After missing out on both the 2006 FIFA World Cup in Germany and UEFA EURO 2008 in Austria and Switzerland, Denmark has returned to the World Cup after a six-year hiatus and is once again poised to bring home some silverware. Than Danes have done well in three prior appearances reaching the round of 16 twice and the quarterfinals once. Danish born boss Morten Olsen, who took the helm in 2000, has piloted the Danes to the 2002 FIFA World Cup and UEFA EURO 2004, but has yet to get the side past the round of 16. The 60-year old plied a solid career that spanned 19 years, retiring at 40 to begin his coaching career. The Danes, who are known for their stingy defense, and are led by Liverpool defender Daniel Agger and Simon Kjaar. The two formed a brilliant relationship during qualification and worked together well. Thomas Sorenson, the goalie for Denmark in the 2002 World Cup when the side reached the quarterfinals, will once again be between the pipes. The Dane’s attack will be led by a trio of international midfielders, Daniel Jensen (Bremen), Christan Poulsen (Juventus) and Dennis Rommedahl (Ajax), along with national captain, striker Jon Dahl Tomasson.
Denmark was a shocker to qualify for the World Cup beating Portugal, who was ranked 5th in the world, and Sweden to advance out of their group with just one defeat in ten matches. The Danes finished their Cinderella campaign with an overall record of 6-3-1, making them a serious threat to advance.
Probably the least likely to be ignored, but deserves to be closely looked at is Cameroon. The Indomitable Lions have appeared in more World Cups than any other African nation, but failed to make the trip to Germany back in 2006. They will look to replicate their incredible run to the quarterfinals in 1990 after not managing to advance past the group stage in three finals appearances since then. The Cameroonians are hoping new coaching will forge a strong side when they hit the world stage in South Africa this June. New boss Paul Le Guen of Lyon fame, who took over for the fired German veteran Otto Pfister after a poor start early in qualifying, immediately began making radical changes that paid dividends–like stripping long-time captain Rigobert Song of the armband and giving it to three-time African player of the year Samuel Eto’o. The 45-year-old coach is best known for his staunch attitude, and leading French club Olympique Lion to the Ligue I title three times in succession. He will have the tools to get the job done starting with Inter Milan world-class striker Samuel Eto’o. The dynamic forward scored a total of nine goals in 11 qualifiers alone. He will have help at the opposite end by goalkeeper Idriss Carlos Kameni, who surrendered just two goals in six final round contests. Cameroon looked like they were about to miss their second straight World Cup after beginning their qualifying campaign with just a draw from their first two matches, but then completed an impressive turnaround recording four straight victories to ensure safe passage to South Africa.

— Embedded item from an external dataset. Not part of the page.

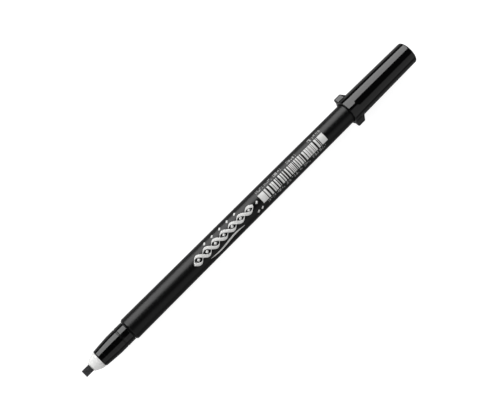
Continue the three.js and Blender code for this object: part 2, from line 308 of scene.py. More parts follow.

Lastly, the groups most unknown factor Japan, will make their fourth consecutive World Cup appearance and will hunting for an elusive semifinals appearance after their failure to get out of the second round in Germany 2006. The Samurai Blue has one of the strongest squads in Asian Football and are winners of three of the last five editions of the AFC Asian Cup. Japan’s supremo, Takeshi Okada, is considered to be one of the finest Japanese coaches in Asia. This is his second stint as international boss after stepping away in 2006. The 53-year-old led the Samurai Blue to their first FIFA World Cup appearance at France in 1998. Japan will play their first World Cup finals without former Italian Serie A and English Premier League midfielder Hidetoshi Nakata, who led Japan in each of the national side’s games at France 1998, Korea/Japan 2002 and Germany 2006 before hanging up his boots at the ripe age of just 29. His replacement will be former Celtic playmaker and free kick maestro Shunsuke Nakamura. The squad is rounded out with another European-based performer, 23-year old midfielder Keisuke Honda. The backline is anchored by 31-year-old defensive veteran and captain Yuji Nakazawa, who with over 90 senior caps to his name is Japan’s third-most capped player of all time.
Japan comes to South Africa after a dominating display in Asian Zone qualifying, but we all know that solid results in Asia won’t necessarily translate to World Cup success. The Samurai Blue won four, drew three and lost just one of their eight matches in Group 1.
The Oranje look on paper to have all the necessary ingredients necessary to go far. The will need to work out of the group stage if they are going to make any noise, something they should do quite handily with wins over Japan and Denmark. Should head coach Morten Olsen be spared the injury woes that nearly derailed his side’s qualification campaign, a trip to the second round is possible from the Danes if they can beat Japan and at least draw with the Netherlands. Cameroon are not a side to underestimate and will go as far as striker Samuel Eto’o can take them. But in a group that includes veterans Netherlands, defensive minded Denmark and Asian powerhouse Japan, it will take more than talent and experience to emerge into the second round. For the Samurai Blue to have any chance to equal their 2006 mark, they will need dead-ball specialist Nakamura to make some magic, but it wont be easy filling the boots of the iconic Hidetoshi Nakata. Another early departure is more likely.